The SPIR-V does not define a function multiple times though. repro_1.spv for instances defines the following function IDs, not of which occurs more than once: %8, %49, %96, %122, %156, %183, %235, %243, %391, %535, %713, %892, %926, %943, %961, %1031, %1102, %1148, %1462, %1509, %1567, %1619, %1672, %1725, %1766, %1909, %2045, %2304, %2459, %2481, %2506, %2542, %2561, %2583, %2602, %2610, %2675, %2690, %2723, %2744, %2756, %2776, %2790, %2812, %2828, %2847
So the only way I can explain that error would be that the compiler complains about the fact that there are multiple "OpEntryPoint" instructions for an execution model.
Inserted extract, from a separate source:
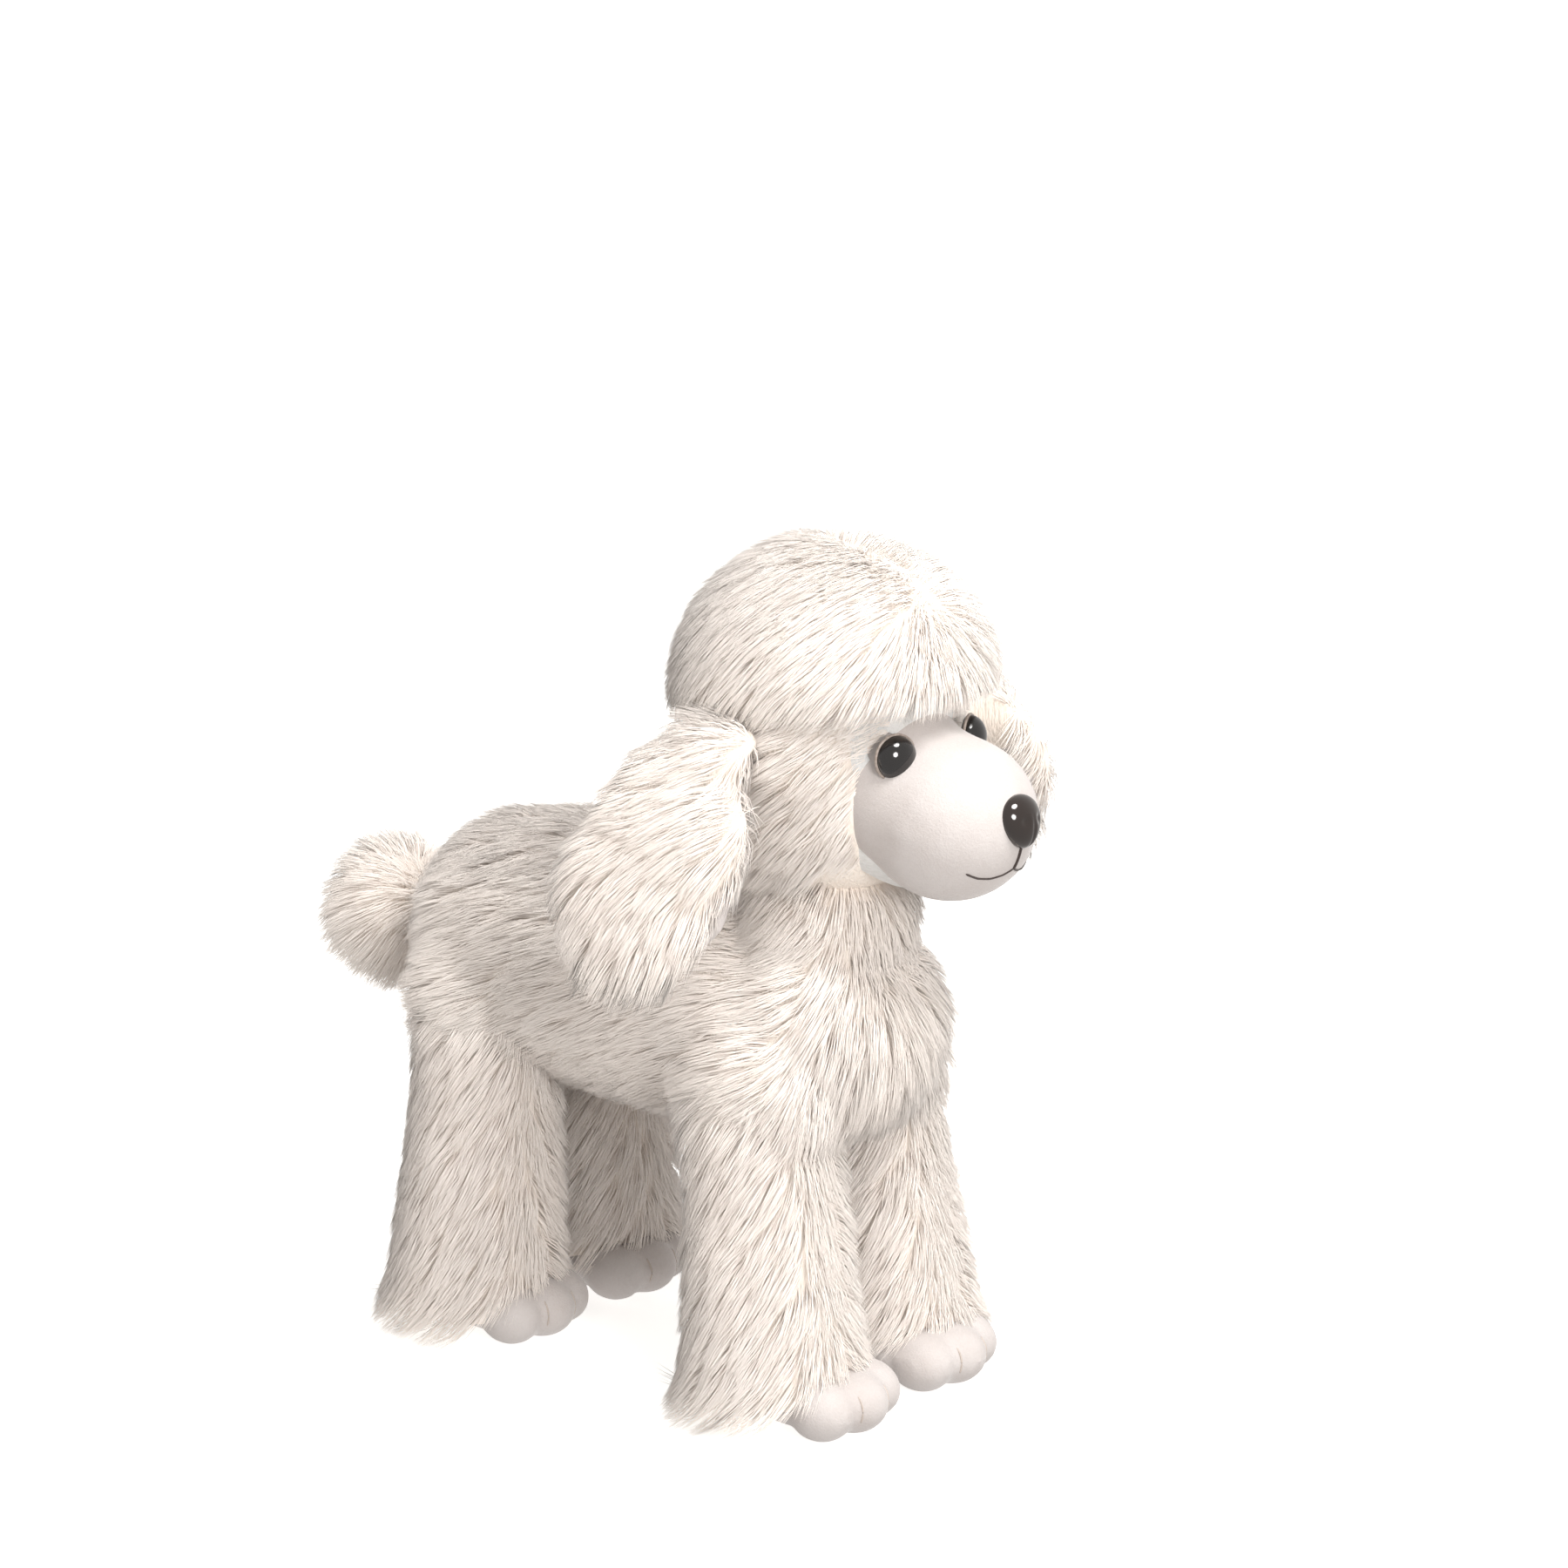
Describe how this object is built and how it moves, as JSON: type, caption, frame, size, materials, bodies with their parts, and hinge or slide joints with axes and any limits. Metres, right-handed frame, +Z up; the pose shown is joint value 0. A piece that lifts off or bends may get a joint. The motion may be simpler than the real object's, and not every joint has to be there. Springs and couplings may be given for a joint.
{
  "type": "plush dog",
  "caption": "Stuffed toy poodle standing on its legs, with a domed topknot, hanging ears, short muzzle, bell-shaped legs and a round pompom tail.",
  "frame": {"origin": "on the floor, at the middle of the toy's length and width", "axes": "+Z up, the dog faces -Y, its left side is +X"},
  "size_m": [0.212, 0.352, 0.3307],
  "materials": {
    "long_fur": "long-pile ivory faux fur",
    "short_plush": "short-pile white plush",
    "fill": "polyester fibre fill",
    "thread": "embroidery thread",
    "black_plastic": "polished moulded plastic",
    "white_plastic": "plain moulded plastic"
  },
  "bodies": {
    "torso": {"body_fur_left": "long_fur", "body_fur_right": "long_fur", "belly_panel": "long_fur", "chest_ruff": "long_fur", "body_stuffing": "fill", "neck_fur": "long_fur"},
    "neck": {"neck_stuffing": "fill"},
    "head": {"head_fur": "long_fur", "topknot_fur": "long_fur", "muzzle_plush": "short_plush", "head_stuffing": "fill", "mouth_stitches": "thread", "right_eye": "black_plastic", "left_eye": "black_plastic", "right_eye_washer": "white_plastic", "left_eye_washer": "white_plastic", "nose": "black_plastic", "nose_washer": "white_plastic"},
    "right_ear": {"right_ear_fur": "long_fur", "right_ear_lining": "short_plush"},
    "left_ear": {"left_ear_fur": "long_fur", "left_ear_lining": "short_plush"},
    "tail": {"tail_fur": "long_fur", "tail_stuffing": "fill", "tail_dock": "long_fur"},
    "front_right_leg": {"front_right_leg_fur": "long_fur", "front_right_leg_stuffing": "fill", "front_right_paw": "short_plush", "front_right_toe_stitches": "thread"},
    "front_left_leg": {"front_left_leg_fur": "long_fur", "front_left_leg_stuffing": "fill", "front_left_paw": "short_plush", "front_left_toe_stitches": "thread"},
    "rear_right_leg": {"rear_right_leg_fur": "long_fur", "rear_right_leg_stuffing": "fill", "rear_right_paw": "short_plush", "rear_right_toe_stitches": "thread"},
    "rear_left_leg": {"rear_left_leg_fur": "long_fur", "rear_left_leg_stuffing": "fill", "rear_left_paw": "short_plush", "rear_left_toe_stitches": "thread"}
  },
  "joints": [
    {"name": "head_turn", "type": "hinge", "parent": "torso", "child": "neck", "pos_m": [0, -0.09, 0.19068], "axis": [0, 0, 1], "range_deg": [-12, 12], "stiffness_Nm_per_rad": 0.5},
    {"name": "head_nod", "type": "hinge", "parent": "neck", "child": "head", "pos_m": [0, -0.09, 0.19068], "axis": [1, 0, 0], "range_deg": [-8, 12], "stiffness_Nm_per_rad": 2},
    {"name": "right_ear_flap", "type": "hinge", "parent": "head", "child": "right_ear", "pos_m": [-0.056, -0.082, 0.26068], "axis": [0, 1, 0], "range_deg": [0, 45]},
    {"name": "left_ear_flap", "type": "hinge", "parent": "head", "child": "left_ear", "pos_m": [0.056, -0.082, 0.26068], "axis": [0, -1, 0], "range_deg": [0, 45]},
    {"name": "tail_wag", "type": "hinge", "parent": "torso", "child": "tail", "pos_m": [0, 0.104, 0.15121], "axis": [0, 0, 1], "range_deg": [-20, 20], "stiffness_Nm_per_rad": 0.2},
    {"name": "front_right_leg_swing", "type": "hinge", "parent": "torso", "child": "front_right_leg", "pos_m": [-0.032, -0.078, 0.112], "axis": [1, 0, 0], "range_deg": [-15, 15], "stiffness_Nm_per_rad": 1},
    {"name": "front_left_leg_swing", "type": "hinge", "parent": "torso", "child": "front_left_leg", "pos_m": [0.032, -0.078, 0.112], "axis": [1, 0, 0], "range_deg": [-15, 15], "stiffness_Nm_per_rad": 1},
    {"name": "rear_right_leg_swing", "type": "hinge", "parent": "torso", "child": "rear_right_leg", "pos_m": [-0.032, 0.056, 0.12137], "axis": [1, 0, 0], "range_deg": [-15, 15], "stiffness_Nm_per_rad": 1},
    {"name": "rear_left_leg_swing", "type": "hinge", "parent": "torso", "child": "rear_left_leg", "pos_m": [0.032, 0.056, 0.12137], "axis": [1, 0, 0], "range_deg": [-15, 15], "stiffness_Nm_per_rad": 1}
  ]
}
They point to different functions. E.g. in case of repro_1.spv:
OpEntryPoint Vertex %2723 "F__PostProcessVS" %gl_VertexIndex %gl_Position %2734
OpEntryPoint Fragment %2744 "F__SMAADepthLinearizationPS" %gl_FragCoord %2751 %2755
OpEntryPoint Vertex %2756 "F__SMAAEdgeDetectionWrapVS" %gl_VertexIndex_0 %gl_Position_0 %2764 %2766
OpEntryPoint Fragment %2776 "F__SMAAEdgeDetectionWrapPS" %gl_FragCoord_0 %2782 %2785 %2789
OpEntryPoint Vertex %2790 "F__SMAABlendingWeightCalculationWrapVS" %gl_VertexIndex_1 %gl_Position_1 %2798 %2800 %2802
OpEntryPoint Fragment %2812 "F__SMAABlendingWeightCalculationWrapPS" %gl_FragCoord_1 %2818 %2821 %2824 %2827
OpEntryPoint Vertex %2828 "F__SMAANeighborhoodBlendingWrapVS" %gl_VertexIndex_2 %gl_Position_2 %2836 %2838
OpEntryPoint Fragment %2847 "F__SMAANeighborhoodBlendingWrapPS" %gl_FragCoord_2 %2853 %2856 %2859
But this should work: The SPIR-V spec only notes that each entry point is limitied to a single execution model, it does not forbid multiple entry points to be defined for an execution model (SPIR-V Specification). To me this still sounds like the compiler is not handling this case correctly.